The future means children, and the question of how to educate children turns up near the end of the new issue. An article written by one Abu Thabit al-Hijazi, who was raised in a “crusader nation,” addresses the issue of Muslims educating their children in Western countries. At school, the children will be indoctrinated into “tolerance” (the word is surrounded with scare quotes). “They teach them to tolerate and respect other religions.… They teach them to tolerate and respect sodomites.” The schools also rely on “certain ‘scientific principles’ such as the so-called ‘scientific method’ as a backdoor for questioning the existence of Allah.” It gets worse: “Apart from teaching them to accept all manner of religious deviance and social perversion, the schools of the kuffār [infidels] encourage children to take part in the various festivals of kufr and shirk [idolatry], including Christmas, Halloween, and Easter, amongst others. They have them dress up, paint their faces, sing songs, attend parties, exchange gifts, and take part in school plays held for these various occasions.”

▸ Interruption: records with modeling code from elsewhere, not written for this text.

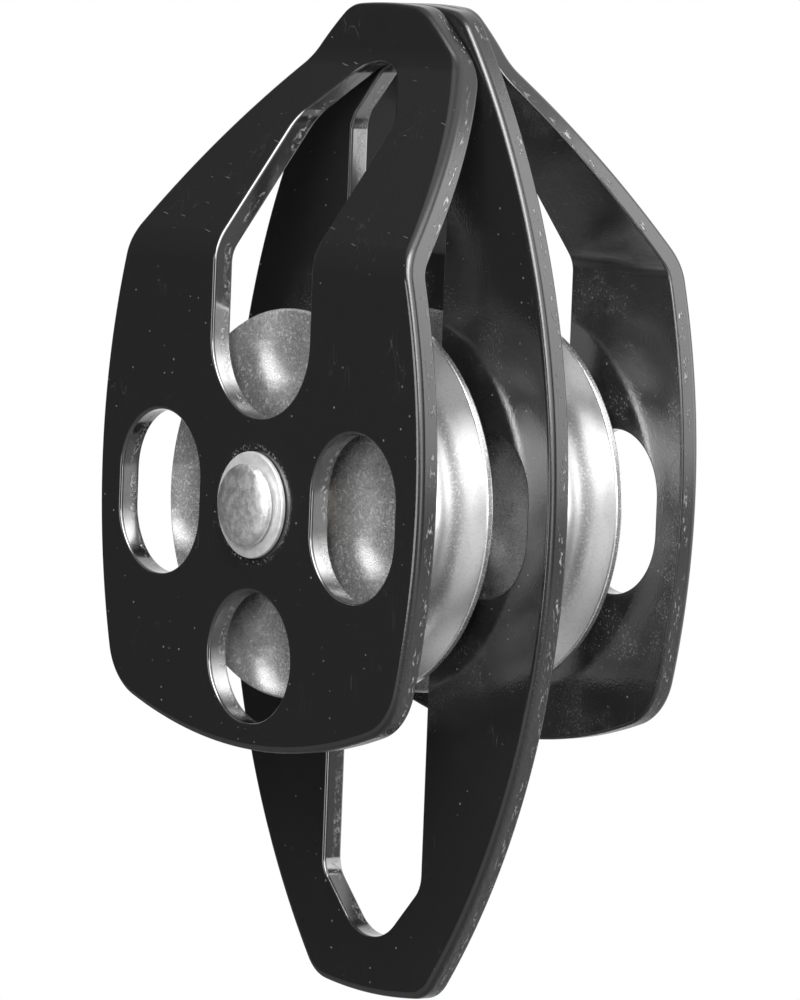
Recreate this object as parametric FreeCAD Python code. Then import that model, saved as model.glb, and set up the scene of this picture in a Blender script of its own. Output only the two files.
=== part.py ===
import FreeCAD, Part
import math
import os

# Double pulley: two grooved sheaves side by side on one riveted axle, between a flat
# centre plate and two bent side plates that swing round the axle to let the rope in.
# Millimetres. X across the plates, Y along the axle, Z up. The origin is the middle of
# the axle. The front side plate is on the -Y side, and the rear one mirrors it.

# Sheet of the three plates
plate_thickness = 3.0
plate_gap = 18.4

# Centre plate outline, the same above and below the axle
centre_half_width = 33.5
centre_side_radius = 103.0
centre_end_z = 64.4

# Side plate outline
side_overhang = 0.1
side_widest_z = 3.0
side_lower_radius = 100.0
side_upper_radius = 60.0
side_radius_change_z = 36.0
side_foot_z = -31.5
side_foot_crown_radius = 76.0
side_foot_corner_radius = 8.5

# Rounded ends that the plates have in common
end_crown_radius = 72.0
end_corner_radius = 5.5

# Bends of a side plate, given at its outer face
lean_start_z = 32.65
lean_angle_deg = 36.8
bend_inner_radius = 4.0
tab_play = 0.1

# Long slots for the snap links at the top and bottom
slot_half_width = 10.1
slot_inner_end_z = 11.1
slot_shoulder_z = 49.2
slot_shoulder_radius = 4.0
slot_tip_z = 56.8
slot_tip_radius = 6.7

# Round and long holes beside and below the axle
side_hole_x = 20.26
side_hole_radius = 8.4
side_hole_straight = 4.5
foot_hole_z = -19.6
foot_hole_radius = 8.45

# Axle, riveted over a washer at each end
axle_radius = 4.0
running_fit = 0.05
snug_fit = 0.02
washer_radius = 6.83
washer_thickness = 0.7
washer_play = 0.06
washer_bevel = 0.25
head_radius = 5.3
head_rim_height = 0.7
head_rim_depth = 0.35
head_height = 2.0

# Sheave
sheave_radius = 25.0
sheave_width = 13.9
sheave_edge_bevel = 0.35
groove_root_radius = 17.0
groove_radius = 5.5
groove_draft_deg = 8.0
sheave_play = 0.1

# Needle bearing: a sleeve on the axle, needles in a cage, and a shell pressed into the sheave
sleeve_radius = 5.0
needle_radius = 0.72
needle_length = 9.2
needle_count = 16
needle_fit = 0.03
shell_wall = 0.5
shell_length = 12.0
shell_lip_radius = 5.6
cage_wall = 0.5
cage_play = 0.15
window_clearance = 0.08

# Spacer rings that keep a sheave in the middle of its gap
spacer_radius = 8.4
spacer_bevel = 0.3

# Places that follow from the sizes above
side_half_width = centre_half_width + side_overhang
centre_face_y = plate_thickness / 2
side_inner_y = centre_face_y + plate_gap
side_outer_y = side_inner_y + plate_thickness
sheave_mid_y = centre_face_y + plate_gap / 2
sheave_half = sheave_width / 2
washer_inner_y = side_outer_y + washer_play
washer_outer_y = washer_inner_y + washer_thickness
tab_outer_y = centre_face_y + tab_play + plate_thickness
shell_inner_radius = sleeve_radius + 2 * needle_fit + 2 * needle_radius
shell_radius = shell_inner_radius + shell_wall
needle_pitch_radius = (sleeve_radius + shell_inner_radius) / 2
reach = 4 * centre_end_z
shortest_line = 1e-6


def xz(x, z):
    """Return a point of the front view."""
    return FreeCAD.Vector(x, 0, z)


def yz(y, z):
    """Return a point of the section across the plates."""
    return FreeCAD.Vector(0, y, z)


def ry(radius, y):
    """Return a point of a turned profile, its radius along X."""
    return FreeCAD.Vector(radius, y, 0)


def rounded_edges(corners):
    """Join points round a closed outline, each corner rounded by its own radius."""
    entries = []
    exits = []
    middles = []
    for index, (point, radius) in enumerate(corners):
        if radius <= 0:
            entries.append(point)
            exits.append(point)
            middles.append(None)
            continue
        back = (corners[index - 1][0] - point).normalize()
        ahead = (corners[(index + 1) % len(corners)][0] - point).normalize()
        half = back.getAngle(ahead) / 2
        run = radius / math.tan(half)
        bisector = (back + ahead).normalize()
        entries.append(point + back * run)
        exits.append(point + ahead * run)
        middles.append(point + bisector * (radius / math.sin(half) - radius))
    edges = []
    for index, middle in enumerate(middles):
        if middle is not None:
            edges.append(Part.Arc(entries[index], middle, exits[index]).toShape())
        following = entries[(index + 1) % len(entries)]
        if (following - exits[index]).Length > shortest_line:
            edges.append(Part.makeLine(exits[index], following))
    return edges


def face_of(edges):
    """Return the flat face that the edges close."""
    return Part.Face(Part.Wire(edges))


def circle_crossings(first, first_radius, second, second_radius):
    """Return the two points that lie at both distances from the two centres."""
    span = second - first
    distance = span.Length
    along = (distance ** 2 + first_radius ** 2 - second_radius ** 2) / (2 * distance)
    across = math.sqrt(first_radius ** 2 - along ** 2)
    unit = span / distance
    normal = xz(unit.z, -unit.x)
    return [first + unit * along + normal * across, first + unit * along - normal * across]


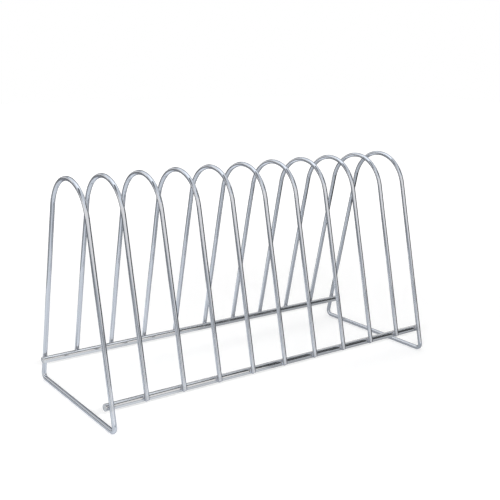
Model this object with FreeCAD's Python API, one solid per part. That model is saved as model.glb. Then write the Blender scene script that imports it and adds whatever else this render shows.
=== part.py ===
import FreeCAD, Part
import math
import os

# A welded wire display stand with an open slot between each two hoops. Two rails carry the row
# of upside-down U hoops, and the two outermost hoops run on below the rails and close in a foot
# bar. X runs along the rails, from the left end to the right end, Y runs from the front rail to
# the rear rail, and Z is up. The origin is on the floor, under the middle hoop. Lengths are in
# millimetres.

# The whole stand
stand_height = 195.0        # floor to the top of the hoops
leg_spacing = 134.0         # front leg to rear leg, centre to centre at the rails' height
rail_height = 21.5          # floor to the rails' centre lines

# The row of hoops
inner_hoop_count = 9
hoop_pitch = 35.0           # centre to centre
end_gap = 31.0              # from the last inner hoop to the end frame, centre to centre

# Hoop wire
wire_diameter = 4.0
arch_radius = 34.5          # of the wire's centre line
leg_end_length = 1.8        # of an inner hoop's leg, below the middle of its weld
leg_end_chamfer = 0.3

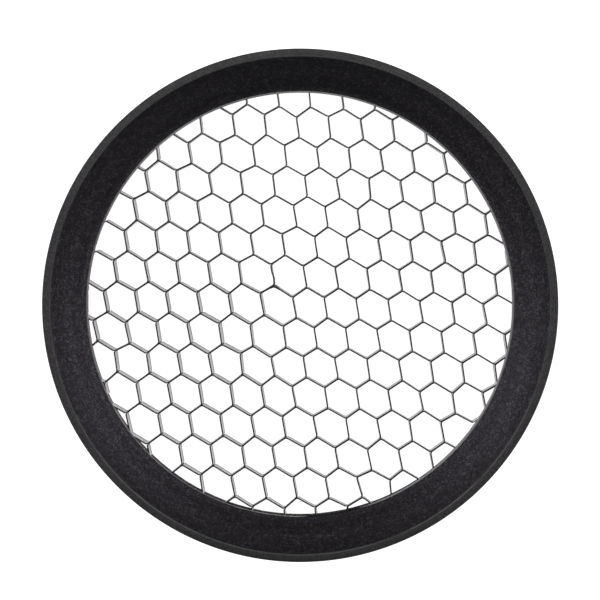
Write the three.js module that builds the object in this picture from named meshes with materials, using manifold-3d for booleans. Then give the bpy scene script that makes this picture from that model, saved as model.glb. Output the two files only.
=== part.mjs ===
// Honeycomb grid for a round flash head (magnetic front accessory).
// Units: millimetres. +Z is the axis of the ring and points to the front (light exit) side.
// Origin: centre of the ring, on the flat rear face that sits against the lamp.

import * as THREE from 'three';
import { mergeVertices } from 'three/addons/utils/BufferGeometryUtils.js';
import Module from 'manifold-3d';

const wasm = await Module();
wasm.setup();

// ---------------------------------------------------------------- driving dimensions
const RING_SEGMENTS = 96;          // facets round each ring
const OVERCUT = 1;                 // how far cutting bodies run past the faces they open

// Core of foils
const CORE_FRONT_Z = 8.1;          // front edges of the foils
const CORE_DEPTH = 5.0;            // foil width
const CORE_REAR_Z = CORE_FRONT_Z - CORE_DEPTH;

// Outer ring: wall with a flat front rim, and an inner flange
const OUTER_R = 38.0;
const RIM_INNER_R = 36.76;         // inside edge of the front rim
const TOTAL_DEPTH = 14.5;          // rear face of the grid to rim face
const RIM_CHAMFER = 0.18;          // outer front edge
const RIM_INNER_CHAMFER = 0.10;    // inner front edge
const JOINT_CHAMFER = 0.15;        // outer edges where outer and rear ring meet
const FLANGE_FRONT_Z = 8.34;
const FLANGE_REAR_Z = CORE_REAR_Z;

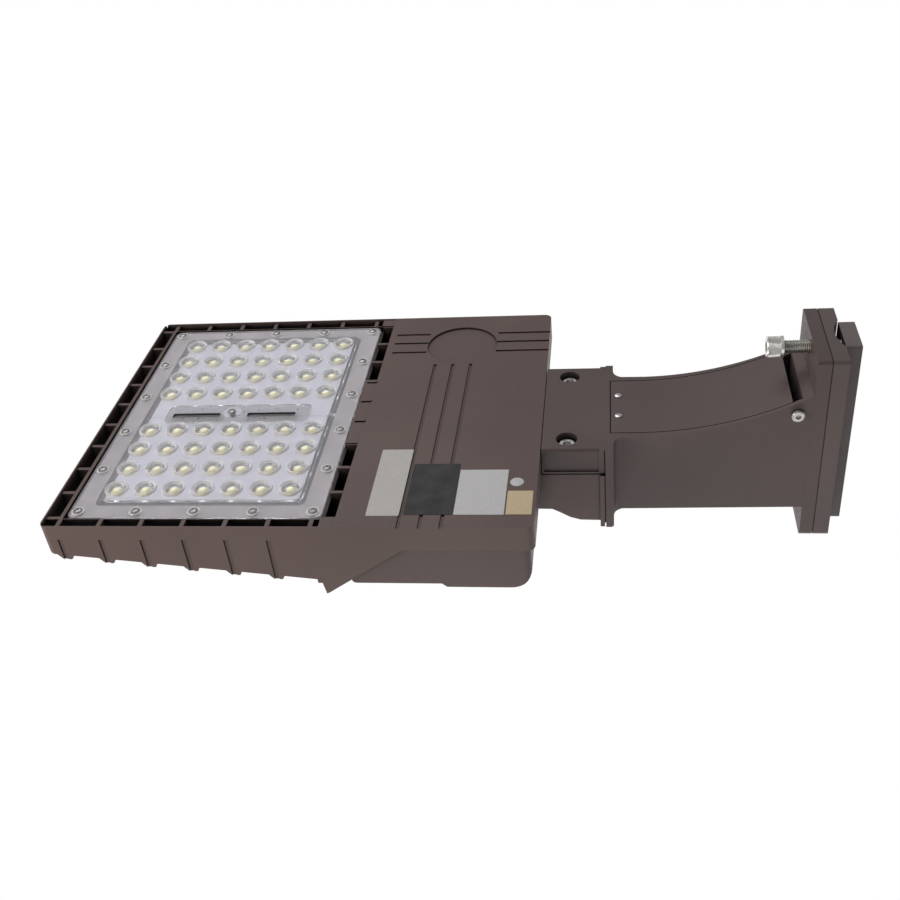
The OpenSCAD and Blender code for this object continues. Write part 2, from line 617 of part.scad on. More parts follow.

Thus a list of Western crimes committed against children. These criticisms of Western education are accompanied, at the end of the article, by a photograph that serves as an alternative, a positive example. A group of ISIS children—boys maybe ten or eleven years old—all dressed in military uniforms, sit cross-legged on the ground, each boy with a rifle lying across his knees. In front of their faces, the boys hold a black-covered Koran at exactly the same angle. The question, “What does ISIS want?” baffling to so many people, has received a definite answer. These children are what ISIS wants.